When Day began to work with Goldsmith in 2013, he had only won one tournament. He had also struggled greatly with the mental side of the game.

At Pebble Beach in 2009, Day found himself completely paralysed in the middle of the fairway, unable to raise his club for almost 30 seconds.

“All I could imagine were the worst possible outcomes,” Day told Golf.com.

Goldsmith is a founding partner of a wearable tech company called FocusBand, which developed a special head-band and accompanying software to track cognitive function and brain activity. Using data from the technology, Day and Goldsmith developed the routine.

Day discussed his process in a video posted to YouTube in March. In it, he explained that after he takes his two practice swings, he steps away from the ball and closes his eyes to watch himself hit the perfect shot.

“When I close my eyes I see a picture of myself.
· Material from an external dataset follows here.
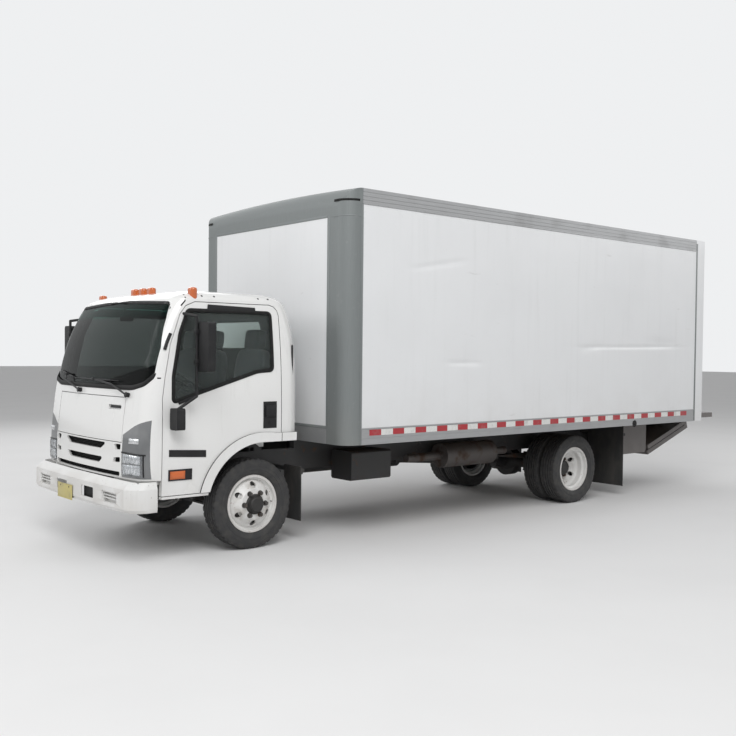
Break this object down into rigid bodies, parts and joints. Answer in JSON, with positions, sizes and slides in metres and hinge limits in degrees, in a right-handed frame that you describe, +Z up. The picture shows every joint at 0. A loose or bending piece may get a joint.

I visualise my swing go back, and go through, and I see the ball land and how it goes, where it lands, and how it bounces,” Day said in the video.

I make sure I don’t hit the shot, or don’t stop visualising, until I’m fully comfortable with the visual.”

He also stressed the importance of picking a small target.

“Aim small, miss small,” Day said. “It’s like when you’re shooting at a target. You don’t shoot at the whole target. You try to hit that little center piece.”

Day is certainly not the first athlete to stress the importance of visualisation. Nor is he the first golfer. Reigning Masters champion Jordan Spieth speaks regularly about the importance of visualisation, and oftentimes microphones on course will pick up Spieth’s caddie telling him to lock in an image moments for Spieth approaches his ball to hit.

But Day’s strengthening mental game is being noticed by his competitors.

“He never seems like he hits a shot before he’s ready — not that he’s a slow player,” Ricky Fowler said of Day. ”Mentally, he does a good job of being sure he’s committed.”

Day’s 15-step routine is also working. Since he and Goldsmith paired up Day has won eight tournaments, including last year’s PGA Championship at Whistling Straights, his first career major.

This year he has already won twice on tour and is rounding into form right in time for the Masters.